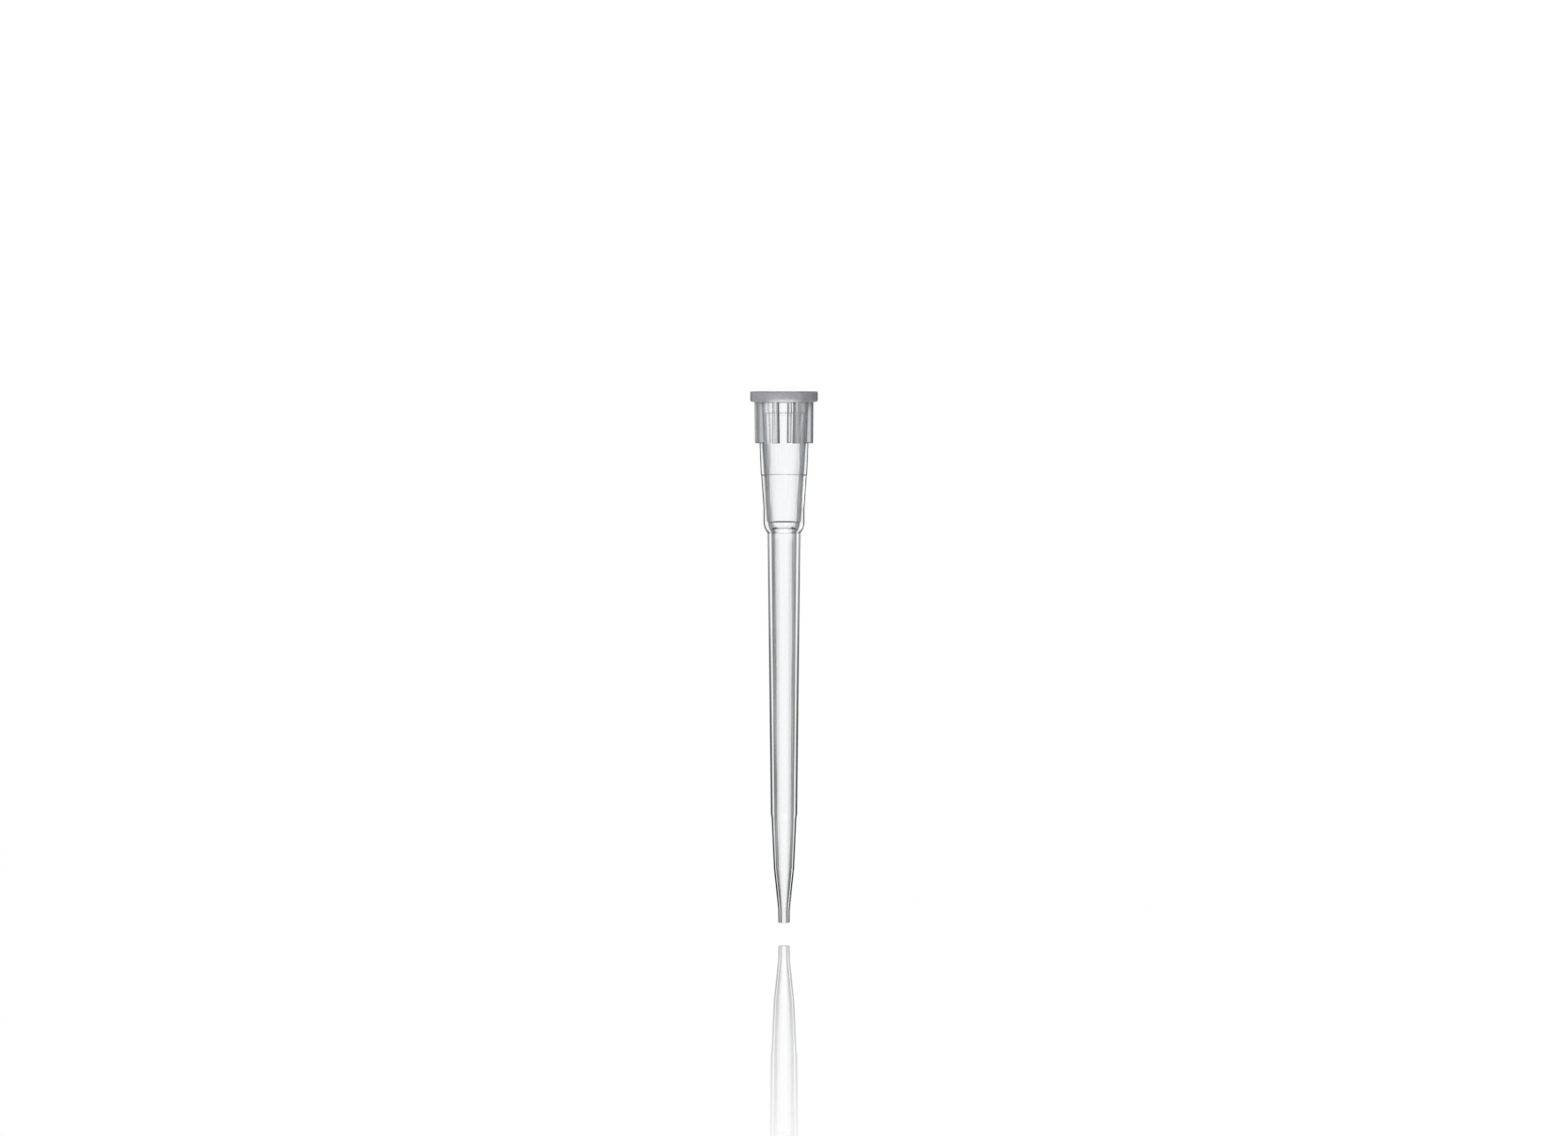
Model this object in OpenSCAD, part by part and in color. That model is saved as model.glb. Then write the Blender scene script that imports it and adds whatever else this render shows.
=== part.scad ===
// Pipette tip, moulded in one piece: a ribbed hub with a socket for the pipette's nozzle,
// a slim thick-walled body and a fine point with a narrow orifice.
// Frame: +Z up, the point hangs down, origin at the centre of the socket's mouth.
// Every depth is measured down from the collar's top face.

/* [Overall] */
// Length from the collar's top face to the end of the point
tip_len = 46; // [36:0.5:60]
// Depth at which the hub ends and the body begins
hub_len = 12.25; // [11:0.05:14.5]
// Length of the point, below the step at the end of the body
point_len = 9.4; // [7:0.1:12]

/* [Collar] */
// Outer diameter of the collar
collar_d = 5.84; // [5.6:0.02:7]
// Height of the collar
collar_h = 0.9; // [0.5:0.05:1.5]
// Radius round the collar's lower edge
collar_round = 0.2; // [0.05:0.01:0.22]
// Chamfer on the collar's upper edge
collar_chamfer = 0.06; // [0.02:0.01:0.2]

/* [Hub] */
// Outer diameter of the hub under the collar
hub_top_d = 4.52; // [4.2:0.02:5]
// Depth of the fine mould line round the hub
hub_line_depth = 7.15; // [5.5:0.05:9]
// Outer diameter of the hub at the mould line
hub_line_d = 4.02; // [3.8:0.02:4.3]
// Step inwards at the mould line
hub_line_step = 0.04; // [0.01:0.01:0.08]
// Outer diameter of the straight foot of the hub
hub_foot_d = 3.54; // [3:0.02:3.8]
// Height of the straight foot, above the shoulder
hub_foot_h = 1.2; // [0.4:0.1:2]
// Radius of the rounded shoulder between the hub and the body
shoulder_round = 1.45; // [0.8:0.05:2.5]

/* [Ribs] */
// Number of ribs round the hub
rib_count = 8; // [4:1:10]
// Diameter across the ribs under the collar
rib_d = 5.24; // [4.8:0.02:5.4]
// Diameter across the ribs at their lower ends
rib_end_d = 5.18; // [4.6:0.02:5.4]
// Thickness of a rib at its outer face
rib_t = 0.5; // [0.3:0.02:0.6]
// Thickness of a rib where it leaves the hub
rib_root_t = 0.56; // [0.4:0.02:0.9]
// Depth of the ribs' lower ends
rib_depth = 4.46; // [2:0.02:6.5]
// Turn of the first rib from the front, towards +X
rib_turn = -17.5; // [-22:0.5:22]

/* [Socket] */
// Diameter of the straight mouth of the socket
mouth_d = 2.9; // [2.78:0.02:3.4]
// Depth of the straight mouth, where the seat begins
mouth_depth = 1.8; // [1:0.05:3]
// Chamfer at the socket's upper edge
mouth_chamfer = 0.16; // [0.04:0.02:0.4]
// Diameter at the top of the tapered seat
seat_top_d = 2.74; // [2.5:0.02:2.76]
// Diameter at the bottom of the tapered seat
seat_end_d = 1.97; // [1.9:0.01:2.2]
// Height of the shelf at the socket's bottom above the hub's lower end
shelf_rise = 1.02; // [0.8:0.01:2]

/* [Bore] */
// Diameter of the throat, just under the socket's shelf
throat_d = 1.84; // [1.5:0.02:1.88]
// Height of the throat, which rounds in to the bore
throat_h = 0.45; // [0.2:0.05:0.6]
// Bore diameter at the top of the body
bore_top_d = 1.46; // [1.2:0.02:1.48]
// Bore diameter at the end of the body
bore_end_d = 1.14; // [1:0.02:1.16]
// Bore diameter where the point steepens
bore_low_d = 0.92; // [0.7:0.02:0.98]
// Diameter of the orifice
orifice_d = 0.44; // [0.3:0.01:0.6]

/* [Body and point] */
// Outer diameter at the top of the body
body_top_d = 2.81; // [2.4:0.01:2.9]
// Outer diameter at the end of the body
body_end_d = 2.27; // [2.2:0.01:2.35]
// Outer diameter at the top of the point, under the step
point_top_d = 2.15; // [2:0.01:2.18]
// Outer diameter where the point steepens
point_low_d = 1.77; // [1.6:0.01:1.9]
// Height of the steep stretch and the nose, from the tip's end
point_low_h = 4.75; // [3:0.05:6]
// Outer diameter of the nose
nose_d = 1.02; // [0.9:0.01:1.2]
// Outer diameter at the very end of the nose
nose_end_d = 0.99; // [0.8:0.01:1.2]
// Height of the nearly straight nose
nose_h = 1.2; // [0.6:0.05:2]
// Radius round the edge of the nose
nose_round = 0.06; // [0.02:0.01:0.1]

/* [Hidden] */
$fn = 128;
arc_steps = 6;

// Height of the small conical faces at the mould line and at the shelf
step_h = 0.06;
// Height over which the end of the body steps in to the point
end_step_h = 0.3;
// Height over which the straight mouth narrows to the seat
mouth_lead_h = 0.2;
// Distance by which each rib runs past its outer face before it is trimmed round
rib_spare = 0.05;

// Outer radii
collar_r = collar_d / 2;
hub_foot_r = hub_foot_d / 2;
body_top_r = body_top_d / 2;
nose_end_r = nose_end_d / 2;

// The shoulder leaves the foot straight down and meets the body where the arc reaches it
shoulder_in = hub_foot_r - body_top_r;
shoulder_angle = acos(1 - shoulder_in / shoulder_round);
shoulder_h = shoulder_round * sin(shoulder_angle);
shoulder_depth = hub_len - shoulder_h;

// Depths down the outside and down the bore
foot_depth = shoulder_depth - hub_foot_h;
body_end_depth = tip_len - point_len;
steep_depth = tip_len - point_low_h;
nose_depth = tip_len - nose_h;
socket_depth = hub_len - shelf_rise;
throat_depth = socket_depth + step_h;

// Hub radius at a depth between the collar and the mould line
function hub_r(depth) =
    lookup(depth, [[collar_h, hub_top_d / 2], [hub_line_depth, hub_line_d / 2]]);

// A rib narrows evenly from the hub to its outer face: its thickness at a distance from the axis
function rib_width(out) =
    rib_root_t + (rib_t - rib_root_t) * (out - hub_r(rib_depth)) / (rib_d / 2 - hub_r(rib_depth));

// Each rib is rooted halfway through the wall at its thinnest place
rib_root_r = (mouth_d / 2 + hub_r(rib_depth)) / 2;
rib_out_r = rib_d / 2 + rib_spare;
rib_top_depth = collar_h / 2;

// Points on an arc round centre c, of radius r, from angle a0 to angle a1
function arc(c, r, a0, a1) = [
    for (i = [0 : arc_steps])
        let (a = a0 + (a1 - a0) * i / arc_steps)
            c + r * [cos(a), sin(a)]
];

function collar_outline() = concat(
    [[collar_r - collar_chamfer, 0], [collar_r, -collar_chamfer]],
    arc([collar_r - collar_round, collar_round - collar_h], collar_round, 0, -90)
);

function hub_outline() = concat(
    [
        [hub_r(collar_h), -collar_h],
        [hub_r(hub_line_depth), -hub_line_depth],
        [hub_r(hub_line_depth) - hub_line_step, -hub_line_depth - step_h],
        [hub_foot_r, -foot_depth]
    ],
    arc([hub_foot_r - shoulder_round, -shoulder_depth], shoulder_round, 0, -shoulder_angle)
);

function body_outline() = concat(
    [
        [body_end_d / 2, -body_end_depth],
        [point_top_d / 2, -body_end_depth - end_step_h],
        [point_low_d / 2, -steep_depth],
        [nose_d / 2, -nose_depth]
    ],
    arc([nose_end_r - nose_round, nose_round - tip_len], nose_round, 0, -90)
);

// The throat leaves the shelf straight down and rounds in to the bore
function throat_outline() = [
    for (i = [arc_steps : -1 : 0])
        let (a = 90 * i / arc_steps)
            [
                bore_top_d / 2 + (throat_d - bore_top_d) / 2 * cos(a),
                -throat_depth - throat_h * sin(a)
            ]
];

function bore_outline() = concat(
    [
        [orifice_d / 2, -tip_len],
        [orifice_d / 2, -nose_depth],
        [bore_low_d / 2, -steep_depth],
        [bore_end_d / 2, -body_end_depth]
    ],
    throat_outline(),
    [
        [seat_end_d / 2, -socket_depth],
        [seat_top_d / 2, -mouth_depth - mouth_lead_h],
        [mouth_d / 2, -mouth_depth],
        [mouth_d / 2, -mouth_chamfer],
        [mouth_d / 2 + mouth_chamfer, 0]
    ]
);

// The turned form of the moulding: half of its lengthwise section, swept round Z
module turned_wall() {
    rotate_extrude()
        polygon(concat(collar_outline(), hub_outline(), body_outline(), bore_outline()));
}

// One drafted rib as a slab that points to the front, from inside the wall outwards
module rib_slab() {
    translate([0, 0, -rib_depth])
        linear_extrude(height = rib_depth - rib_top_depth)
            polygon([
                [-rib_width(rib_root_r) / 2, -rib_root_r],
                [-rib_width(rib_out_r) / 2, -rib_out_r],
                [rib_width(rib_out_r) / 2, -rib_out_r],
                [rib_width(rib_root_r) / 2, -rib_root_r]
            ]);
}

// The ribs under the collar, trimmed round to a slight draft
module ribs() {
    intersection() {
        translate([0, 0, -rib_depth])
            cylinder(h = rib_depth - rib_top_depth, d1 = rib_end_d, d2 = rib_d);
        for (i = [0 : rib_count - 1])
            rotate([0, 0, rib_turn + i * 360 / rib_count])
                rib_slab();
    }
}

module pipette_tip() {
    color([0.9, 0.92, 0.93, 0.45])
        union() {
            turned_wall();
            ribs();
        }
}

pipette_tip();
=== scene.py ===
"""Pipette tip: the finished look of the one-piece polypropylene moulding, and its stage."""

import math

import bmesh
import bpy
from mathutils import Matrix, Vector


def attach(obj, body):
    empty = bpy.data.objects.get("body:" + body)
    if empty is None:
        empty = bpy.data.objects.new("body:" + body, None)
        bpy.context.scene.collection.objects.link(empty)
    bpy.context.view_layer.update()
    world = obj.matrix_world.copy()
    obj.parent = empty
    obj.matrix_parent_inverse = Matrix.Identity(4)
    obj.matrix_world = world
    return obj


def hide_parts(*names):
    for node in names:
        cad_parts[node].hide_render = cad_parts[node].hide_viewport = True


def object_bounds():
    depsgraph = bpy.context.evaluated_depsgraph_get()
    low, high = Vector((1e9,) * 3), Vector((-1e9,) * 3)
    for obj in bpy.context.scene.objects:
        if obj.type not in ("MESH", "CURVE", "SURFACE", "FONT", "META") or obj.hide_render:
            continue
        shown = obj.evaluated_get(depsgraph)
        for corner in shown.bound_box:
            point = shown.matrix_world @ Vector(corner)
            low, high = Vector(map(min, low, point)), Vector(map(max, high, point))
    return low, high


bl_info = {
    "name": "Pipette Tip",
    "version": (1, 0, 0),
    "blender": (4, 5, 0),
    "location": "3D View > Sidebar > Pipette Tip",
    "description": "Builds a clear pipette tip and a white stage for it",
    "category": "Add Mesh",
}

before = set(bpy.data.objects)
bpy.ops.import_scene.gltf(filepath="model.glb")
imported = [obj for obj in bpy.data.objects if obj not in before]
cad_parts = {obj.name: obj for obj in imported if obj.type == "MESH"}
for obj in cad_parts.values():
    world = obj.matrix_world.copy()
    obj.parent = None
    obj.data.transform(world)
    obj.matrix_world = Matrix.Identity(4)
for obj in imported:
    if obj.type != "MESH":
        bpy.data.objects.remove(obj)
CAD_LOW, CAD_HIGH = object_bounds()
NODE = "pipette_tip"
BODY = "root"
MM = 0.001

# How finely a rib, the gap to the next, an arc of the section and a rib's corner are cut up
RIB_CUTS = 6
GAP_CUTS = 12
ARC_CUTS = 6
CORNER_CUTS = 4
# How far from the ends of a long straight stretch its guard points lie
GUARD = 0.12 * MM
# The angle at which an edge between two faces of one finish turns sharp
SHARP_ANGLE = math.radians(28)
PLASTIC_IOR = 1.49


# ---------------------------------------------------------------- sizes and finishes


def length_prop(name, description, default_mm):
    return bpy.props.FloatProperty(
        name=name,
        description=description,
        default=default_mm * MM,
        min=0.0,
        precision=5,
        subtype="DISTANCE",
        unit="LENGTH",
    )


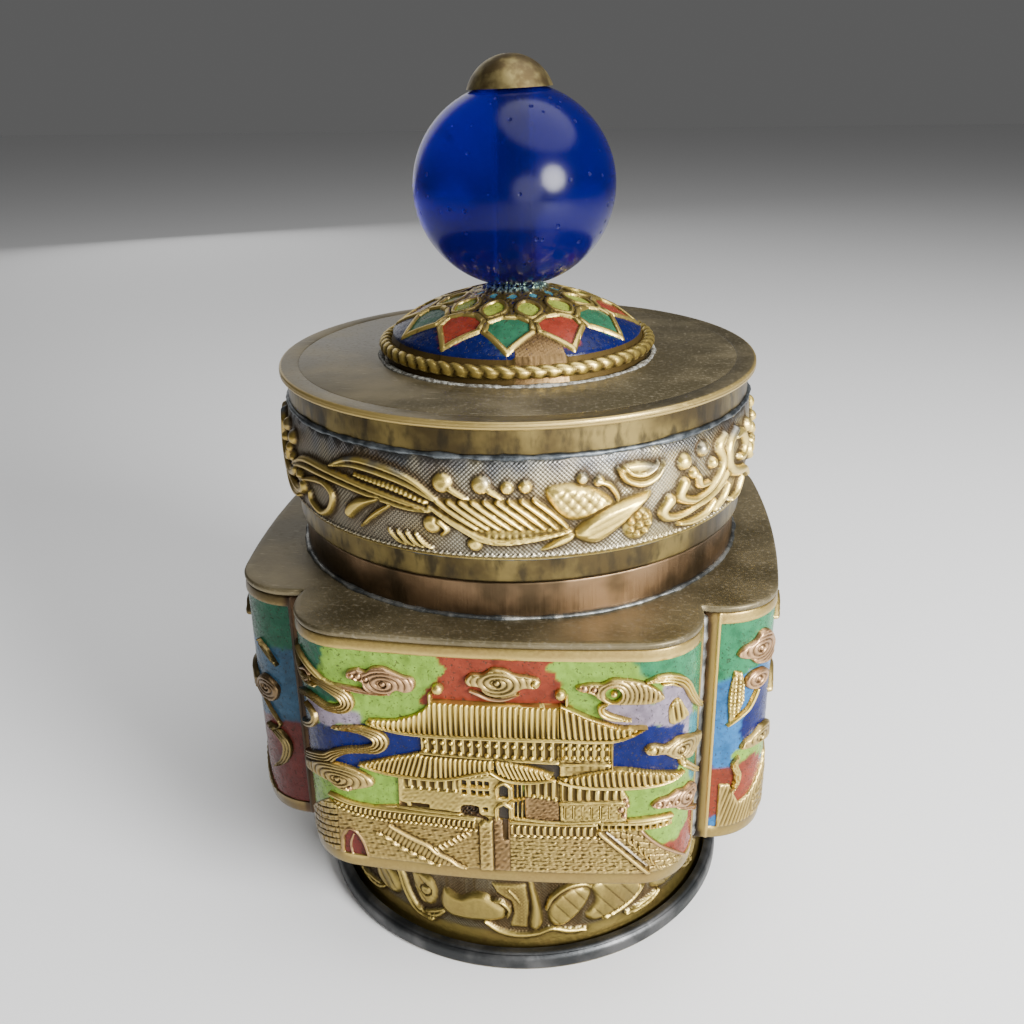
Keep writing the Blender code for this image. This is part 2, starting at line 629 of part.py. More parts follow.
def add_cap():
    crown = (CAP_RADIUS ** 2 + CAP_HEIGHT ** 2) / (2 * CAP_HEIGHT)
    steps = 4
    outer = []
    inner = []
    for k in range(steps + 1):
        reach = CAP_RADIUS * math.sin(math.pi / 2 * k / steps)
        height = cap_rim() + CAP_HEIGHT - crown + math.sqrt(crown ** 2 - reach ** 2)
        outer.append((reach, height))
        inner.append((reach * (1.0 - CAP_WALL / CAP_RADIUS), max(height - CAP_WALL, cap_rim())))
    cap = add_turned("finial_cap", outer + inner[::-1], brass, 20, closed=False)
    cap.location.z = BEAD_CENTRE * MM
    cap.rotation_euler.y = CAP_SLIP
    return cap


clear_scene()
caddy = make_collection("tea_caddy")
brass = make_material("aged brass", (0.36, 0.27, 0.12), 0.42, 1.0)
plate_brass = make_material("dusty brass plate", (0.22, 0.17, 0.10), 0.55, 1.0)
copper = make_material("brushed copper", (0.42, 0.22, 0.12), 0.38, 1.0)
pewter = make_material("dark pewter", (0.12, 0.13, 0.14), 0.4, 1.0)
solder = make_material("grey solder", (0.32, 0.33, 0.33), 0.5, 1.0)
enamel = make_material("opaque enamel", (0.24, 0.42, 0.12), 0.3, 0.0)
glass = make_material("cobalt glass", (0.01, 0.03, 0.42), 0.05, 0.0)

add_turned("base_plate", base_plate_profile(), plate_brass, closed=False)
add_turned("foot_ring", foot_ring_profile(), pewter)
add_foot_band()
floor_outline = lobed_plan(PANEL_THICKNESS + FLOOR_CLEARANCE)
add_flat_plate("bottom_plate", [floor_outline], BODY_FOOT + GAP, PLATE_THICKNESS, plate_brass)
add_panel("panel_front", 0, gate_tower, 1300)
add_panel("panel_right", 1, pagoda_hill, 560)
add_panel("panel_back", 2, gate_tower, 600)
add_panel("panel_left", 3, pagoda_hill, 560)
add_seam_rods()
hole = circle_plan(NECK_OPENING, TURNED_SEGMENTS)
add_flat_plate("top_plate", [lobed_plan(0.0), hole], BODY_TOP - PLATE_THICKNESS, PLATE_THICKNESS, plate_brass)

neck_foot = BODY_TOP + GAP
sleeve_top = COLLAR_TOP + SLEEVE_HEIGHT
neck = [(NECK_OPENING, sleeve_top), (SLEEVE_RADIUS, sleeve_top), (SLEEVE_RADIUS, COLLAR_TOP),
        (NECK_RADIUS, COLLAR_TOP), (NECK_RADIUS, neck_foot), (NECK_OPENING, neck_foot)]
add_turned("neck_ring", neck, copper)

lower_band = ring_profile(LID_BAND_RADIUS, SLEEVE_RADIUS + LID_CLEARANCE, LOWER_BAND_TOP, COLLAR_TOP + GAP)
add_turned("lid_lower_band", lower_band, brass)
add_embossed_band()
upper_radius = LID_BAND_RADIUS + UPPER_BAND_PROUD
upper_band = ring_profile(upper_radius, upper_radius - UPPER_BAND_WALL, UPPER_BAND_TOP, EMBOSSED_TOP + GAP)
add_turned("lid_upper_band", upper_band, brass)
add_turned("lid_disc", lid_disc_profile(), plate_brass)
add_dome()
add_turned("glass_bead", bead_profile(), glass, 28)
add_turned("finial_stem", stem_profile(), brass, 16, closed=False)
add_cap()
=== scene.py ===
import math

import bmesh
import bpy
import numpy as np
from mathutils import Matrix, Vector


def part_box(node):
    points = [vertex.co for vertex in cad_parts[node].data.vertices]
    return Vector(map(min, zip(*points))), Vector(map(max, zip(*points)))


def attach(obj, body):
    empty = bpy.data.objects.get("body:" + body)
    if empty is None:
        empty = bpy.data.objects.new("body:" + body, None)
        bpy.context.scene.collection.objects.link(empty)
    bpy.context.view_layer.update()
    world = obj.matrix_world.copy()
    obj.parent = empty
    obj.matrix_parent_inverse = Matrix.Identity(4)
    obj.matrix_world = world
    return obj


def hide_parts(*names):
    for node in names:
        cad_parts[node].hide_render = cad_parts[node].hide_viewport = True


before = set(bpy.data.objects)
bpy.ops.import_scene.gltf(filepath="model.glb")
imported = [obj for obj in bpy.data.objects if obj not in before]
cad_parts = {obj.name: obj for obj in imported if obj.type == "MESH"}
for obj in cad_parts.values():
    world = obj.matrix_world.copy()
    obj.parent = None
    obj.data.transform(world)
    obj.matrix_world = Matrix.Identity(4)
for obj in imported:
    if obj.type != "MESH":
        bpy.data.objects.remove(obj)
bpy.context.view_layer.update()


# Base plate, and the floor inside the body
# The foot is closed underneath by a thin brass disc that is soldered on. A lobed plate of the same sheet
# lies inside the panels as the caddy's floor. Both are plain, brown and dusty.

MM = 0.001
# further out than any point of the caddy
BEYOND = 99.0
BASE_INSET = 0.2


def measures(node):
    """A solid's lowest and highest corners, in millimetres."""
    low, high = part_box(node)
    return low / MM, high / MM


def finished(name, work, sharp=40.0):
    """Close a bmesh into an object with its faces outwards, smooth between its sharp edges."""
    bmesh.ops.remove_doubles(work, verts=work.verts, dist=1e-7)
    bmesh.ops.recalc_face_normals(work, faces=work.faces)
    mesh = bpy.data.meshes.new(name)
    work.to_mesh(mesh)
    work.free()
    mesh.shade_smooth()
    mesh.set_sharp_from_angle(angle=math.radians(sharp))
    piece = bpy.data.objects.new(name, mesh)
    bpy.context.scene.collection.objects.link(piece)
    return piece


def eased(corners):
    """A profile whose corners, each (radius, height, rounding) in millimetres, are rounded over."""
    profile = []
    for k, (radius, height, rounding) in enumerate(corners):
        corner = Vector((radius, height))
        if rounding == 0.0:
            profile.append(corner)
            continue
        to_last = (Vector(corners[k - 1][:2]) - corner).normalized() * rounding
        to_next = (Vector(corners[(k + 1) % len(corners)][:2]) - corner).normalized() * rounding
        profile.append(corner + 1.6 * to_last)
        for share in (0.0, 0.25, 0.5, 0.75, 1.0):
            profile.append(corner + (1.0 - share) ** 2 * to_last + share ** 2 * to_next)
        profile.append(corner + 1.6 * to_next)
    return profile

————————

_EXERCISE_:
Among the records above, find each line holding the string "shown" and pull it out.

_SOLUTION FOR THIS TASK_:
        shown = obj.evaluated_get(depsgraph)
        for corner in shown.bound_box:
            point = shown.matrix_world @ Vector(corner)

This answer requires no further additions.